* START RECORDS *

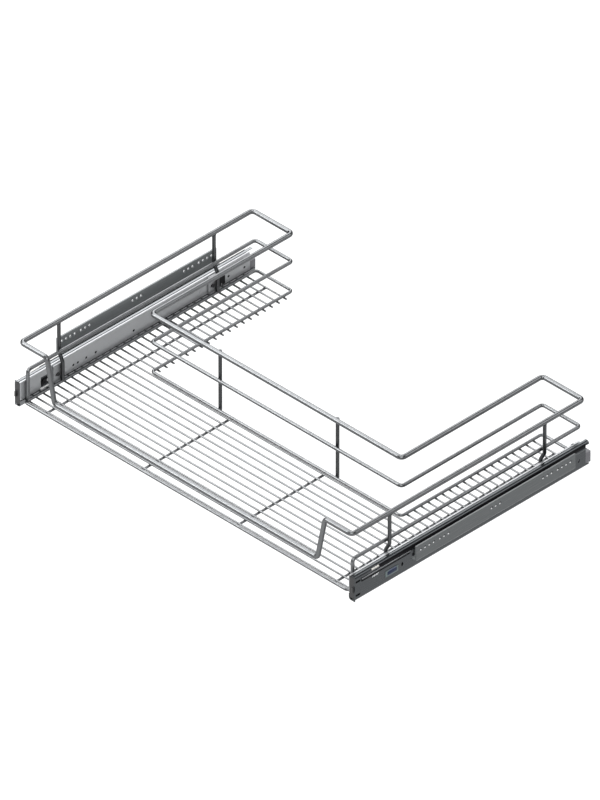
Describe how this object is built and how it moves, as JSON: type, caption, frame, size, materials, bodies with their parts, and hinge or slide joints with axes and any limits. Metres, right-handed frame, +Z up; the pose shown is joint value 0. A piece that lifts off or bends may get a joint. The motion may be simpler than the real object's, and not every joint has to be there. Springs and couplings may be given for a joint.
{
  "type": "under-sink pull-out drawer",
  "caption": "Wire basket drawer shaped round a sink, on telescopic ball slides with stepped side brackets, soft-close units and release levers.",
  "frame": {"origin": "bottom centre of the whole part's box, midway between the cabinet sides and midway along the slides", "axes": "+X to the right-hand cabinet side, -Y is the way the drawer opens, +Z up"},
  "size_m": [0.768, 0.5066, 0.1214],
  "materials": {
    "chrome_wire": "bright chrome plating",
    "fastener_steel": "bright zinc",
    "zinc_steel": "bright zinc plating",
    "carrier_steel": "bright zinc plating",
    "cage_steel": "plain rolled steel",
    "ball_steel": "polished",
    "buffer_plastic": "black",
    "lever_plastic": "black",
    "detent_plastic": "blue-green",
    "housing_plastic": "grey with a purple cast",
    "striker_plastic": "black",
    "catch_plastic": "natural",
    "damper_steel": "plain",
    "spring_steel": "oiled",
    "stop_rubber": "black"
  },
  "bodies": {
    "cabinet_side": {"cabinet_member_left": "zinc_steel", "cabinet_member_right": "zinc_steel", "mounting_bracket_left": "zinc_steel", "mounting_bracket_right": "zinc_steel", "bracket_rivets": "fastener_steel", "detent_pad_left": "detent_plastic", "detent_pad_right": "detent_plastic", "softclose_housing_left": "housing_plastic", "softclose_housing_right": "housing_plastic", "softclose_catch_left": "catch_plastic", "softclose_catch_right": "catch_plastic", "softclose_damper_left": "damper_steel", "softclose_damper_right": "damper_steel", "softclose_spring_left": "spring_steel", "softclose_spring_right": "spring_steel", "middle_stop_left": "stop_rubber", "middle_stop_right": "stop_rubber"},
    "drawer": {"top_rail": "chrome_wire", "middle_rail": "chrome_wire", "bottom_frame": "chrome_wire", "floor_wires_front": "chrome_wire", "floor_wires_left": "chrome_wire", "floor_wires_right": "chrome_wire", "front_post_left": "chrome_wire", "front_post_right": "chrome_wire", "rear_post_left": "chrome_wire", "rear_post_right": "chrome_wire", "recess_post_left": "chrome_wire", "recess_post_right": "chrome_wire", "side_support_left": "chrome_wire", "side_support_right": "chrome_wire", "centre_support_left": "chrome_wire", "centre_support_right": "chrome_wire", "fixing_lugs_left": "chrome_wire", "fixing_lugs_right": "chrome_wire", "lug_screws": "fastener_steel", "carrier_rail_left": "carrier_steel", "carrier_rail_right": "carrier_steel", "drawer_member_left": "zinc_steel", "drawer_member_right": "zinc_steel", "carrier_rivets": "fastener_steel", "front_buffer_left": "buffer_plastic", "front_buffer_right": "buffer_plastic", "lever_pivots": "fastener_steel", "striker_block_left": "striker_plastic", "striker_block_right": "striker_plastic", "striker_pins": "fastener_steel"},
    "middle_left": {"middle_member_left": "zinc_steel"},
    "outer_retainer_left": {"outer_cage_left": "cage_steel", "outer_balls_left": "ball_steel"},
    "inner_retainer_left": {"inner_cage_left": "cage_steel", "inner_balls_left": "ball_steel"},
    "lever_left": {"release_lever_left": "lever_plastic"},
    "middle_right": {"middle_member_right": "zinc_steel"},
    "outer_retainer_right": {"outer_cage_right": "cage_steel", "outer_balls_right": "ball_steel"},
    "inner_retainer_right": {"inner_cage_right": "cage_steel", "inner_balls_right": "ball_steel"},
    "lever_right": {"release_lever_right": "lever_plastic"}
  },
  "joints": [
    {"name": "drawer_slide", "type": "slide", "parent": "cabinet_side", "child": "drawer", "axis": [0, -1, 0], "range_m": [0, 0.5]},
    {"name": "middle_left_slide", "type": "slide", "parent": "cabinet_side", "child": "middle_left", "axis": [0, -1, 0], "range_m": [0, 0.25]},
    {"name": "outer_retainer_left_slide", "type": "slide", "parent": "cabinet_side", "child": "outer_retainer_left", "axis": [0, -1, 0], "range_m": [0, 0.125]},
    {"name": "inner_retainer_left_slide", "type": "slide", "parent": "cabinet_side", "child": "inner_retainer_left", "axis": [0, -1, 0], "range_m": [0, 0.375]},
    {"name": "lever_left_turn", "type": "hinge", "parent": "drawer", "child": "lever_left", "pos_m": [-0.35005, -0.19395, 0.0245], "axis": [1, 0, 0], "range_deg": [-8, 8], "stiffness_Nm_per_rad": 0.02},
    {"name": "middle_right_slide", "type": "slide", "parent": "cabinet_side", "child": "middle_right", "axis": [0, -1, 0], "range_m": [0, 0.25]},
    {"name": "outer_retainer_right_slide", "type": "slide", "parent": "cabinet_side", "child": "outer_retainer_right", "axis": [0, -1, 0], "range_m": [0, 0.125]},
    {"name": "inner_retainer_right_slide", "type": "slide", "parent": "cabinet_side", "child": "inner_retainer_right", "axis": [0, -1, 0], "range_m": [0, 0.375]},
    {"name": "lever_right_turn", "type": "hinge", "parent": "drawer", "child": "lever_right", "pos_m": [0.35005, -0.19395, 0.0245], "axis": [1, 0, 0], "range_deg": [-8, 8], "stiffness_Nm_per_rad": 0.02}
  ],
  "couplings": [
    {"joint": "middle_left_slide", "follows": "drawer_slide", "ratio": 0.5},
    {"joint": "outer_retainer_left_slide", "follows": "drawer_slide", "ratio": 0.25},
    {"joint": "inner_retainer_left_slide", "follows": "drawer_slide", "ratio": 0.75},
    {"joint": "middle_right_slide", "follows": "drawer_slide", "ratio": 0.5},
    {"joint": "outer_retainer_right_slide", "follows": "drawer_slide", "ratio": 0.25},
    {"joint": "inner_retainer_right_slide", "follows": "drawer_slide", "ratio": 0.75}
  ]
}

* END RECORDS *
* START RECORDS *

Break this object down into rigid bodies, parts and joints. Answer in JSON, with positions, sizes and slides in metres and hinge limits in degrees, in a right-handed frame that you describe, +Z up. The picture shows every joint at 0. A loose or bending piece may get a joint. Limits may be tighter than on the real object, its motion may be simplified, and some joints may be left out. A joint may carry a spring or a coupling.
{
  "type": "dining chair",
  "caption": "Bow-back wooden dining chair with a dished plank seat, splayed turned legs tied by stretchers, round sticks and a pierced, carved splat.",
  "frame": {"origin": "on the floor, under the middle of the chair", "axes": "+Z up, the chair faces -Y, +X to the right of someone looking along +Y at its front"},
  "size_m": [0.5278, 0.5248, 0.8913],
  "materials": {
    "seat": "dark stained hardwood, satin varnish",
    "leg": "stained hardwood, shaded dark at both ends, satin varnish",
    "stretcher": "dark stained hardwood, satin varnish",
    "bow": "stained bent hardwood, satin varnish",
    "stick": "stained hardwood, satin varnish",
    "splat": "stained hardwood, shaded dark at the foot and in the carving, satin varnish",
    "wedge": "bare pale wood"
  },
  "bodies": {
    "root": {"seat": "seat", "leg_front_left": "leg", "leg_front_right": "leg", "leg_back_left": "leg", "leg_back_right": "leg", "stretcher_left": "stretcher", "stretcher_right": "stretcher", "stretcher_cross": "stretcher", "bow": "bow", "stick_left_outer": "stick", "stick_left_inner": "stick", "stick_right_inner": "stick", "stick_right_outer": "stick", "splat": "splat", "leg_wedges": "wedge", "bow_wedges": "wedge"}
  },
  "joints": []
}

* END RECORDS *

Give only the number of lines in the data that include the string "object".

**WORKED SOLUTION**: 2